- **What needs to be done**: Every line that contains the word "with" should be copied.

- **Information provided**:

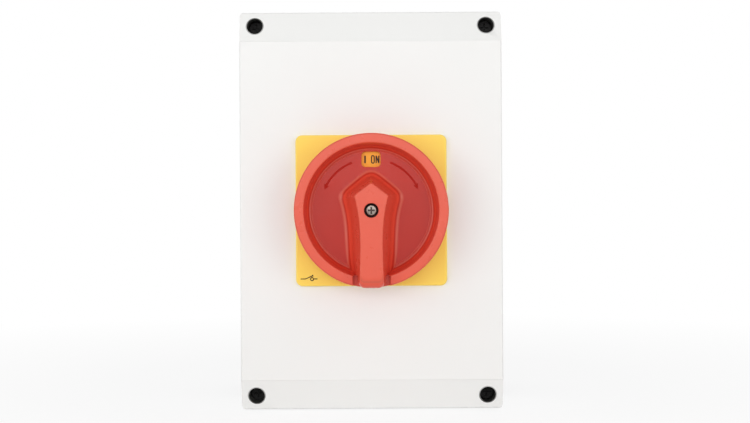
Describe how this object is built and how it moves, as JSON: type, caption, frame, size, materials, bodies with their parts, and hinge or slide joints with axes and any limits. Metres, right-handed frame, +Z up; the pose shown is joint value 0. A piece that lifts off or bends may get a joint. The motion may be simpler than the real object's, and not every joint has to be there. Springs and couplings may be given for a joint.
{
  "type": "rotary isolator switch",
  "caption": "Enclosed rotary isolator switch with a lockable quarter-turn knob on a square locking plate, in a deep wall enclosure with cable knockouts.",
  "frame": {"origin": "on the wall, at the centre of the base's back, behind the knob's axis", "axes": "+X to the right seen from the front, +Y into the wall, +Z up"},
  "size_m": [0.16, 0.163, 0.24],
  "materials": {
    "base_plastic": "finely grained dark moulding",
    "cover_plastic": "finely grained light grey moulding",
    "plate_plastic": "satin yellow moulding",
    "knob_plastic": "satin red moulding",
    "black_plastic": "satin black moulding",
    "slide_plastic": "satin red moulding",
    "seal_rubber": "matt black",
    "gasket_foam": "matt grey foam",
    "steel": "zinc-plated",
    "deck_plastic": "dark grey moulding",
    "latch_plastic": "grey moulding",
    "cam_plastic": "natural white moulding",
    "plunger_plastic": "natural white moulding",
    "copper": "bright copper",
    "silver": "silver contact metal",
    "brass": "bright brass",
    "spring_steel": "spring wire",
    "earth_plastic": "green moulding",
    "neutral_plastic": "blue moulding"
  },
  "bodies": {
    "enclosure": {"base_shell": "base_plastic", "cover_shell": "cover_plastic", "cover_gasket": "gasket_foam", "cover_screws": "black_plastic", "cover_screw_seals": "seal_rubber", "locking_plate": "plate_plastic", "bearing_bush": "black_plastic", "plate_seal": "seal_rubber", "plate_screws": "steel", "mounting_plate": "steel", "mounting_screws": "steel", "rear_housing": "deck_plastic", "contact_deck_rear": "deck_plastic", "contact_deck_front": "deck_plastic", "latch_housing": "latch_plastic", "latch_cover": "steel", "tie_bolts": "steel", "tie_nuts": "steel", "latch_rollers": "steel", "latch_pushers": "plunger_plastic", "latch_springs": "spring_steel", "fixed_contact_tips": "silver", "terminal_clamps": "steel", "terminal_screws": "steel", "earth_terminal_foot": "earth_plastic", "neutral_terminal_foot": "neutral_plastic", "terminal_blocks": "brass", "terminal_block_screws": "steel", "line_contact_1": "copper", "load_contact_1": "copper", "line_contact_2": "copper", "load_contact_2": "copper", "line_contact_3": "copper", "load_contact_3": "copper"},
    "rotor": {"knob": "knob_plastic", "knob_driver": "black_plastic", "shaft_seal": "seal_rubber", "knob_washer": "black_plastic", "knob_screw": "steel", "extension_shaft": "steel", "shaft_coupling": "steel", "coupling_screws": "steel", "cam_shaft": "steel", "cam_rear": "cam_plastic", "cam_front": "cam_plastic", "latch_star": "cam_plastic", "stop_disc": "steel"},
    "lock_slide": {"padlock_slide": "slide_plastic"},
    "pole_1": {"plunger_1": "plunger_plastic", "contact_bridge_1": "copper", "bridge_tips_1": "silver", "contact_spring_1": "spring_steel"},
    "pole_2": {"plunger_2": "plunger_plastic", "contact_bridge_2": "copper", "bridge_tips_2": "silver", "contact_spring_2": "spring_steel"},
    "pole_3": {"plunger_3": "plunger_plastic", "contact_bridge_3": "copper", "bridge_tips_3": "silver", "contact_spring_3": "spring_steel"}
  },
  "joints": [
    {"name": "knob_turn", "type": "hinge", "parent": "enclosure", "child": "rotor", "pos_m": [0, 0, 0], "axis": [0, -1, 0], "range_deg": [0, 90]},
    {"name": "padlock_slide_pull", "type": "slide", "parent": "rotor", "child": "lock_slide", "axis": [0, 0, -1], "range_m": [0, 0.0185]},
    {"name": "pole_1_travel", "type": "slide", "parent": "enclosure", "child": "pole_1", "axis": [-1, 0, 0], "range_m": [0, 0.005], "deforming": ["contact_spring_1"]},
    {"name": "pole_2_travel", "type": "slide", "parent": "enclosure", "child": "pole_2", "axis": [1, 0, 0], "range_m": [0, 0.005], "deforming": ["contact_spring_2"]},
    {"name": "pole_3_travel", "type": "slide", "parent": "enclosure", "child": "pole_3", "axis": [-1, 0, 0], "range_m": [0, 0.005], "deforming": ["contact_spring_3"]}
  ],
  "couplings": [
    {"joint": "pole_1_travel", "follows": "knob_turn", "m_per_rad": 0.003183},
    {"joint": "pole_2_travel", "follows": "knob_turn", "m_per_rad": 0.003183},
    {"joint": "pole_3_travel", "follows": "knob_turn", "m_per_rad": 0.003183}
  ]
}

- **Task result**:
Describe how this object is built and how it moves, as JSON: type, caption, frame, size, materials, bodies with their parts, and hinge or slide joints with axes and any limits. Metres, right-handed frame, +Z up; the pose shown is joint value 0. A piece that lifts off or bends may get a joint. The motion may be simpler than the real object's, and not every joint has to be there. Springs and couplings may be given for a joint.
  "caption": "Enclosed rotary isolator switch with a lockable quarter-turn knob on a square locking plate, in a deep wall enclosure with cable knockouts.",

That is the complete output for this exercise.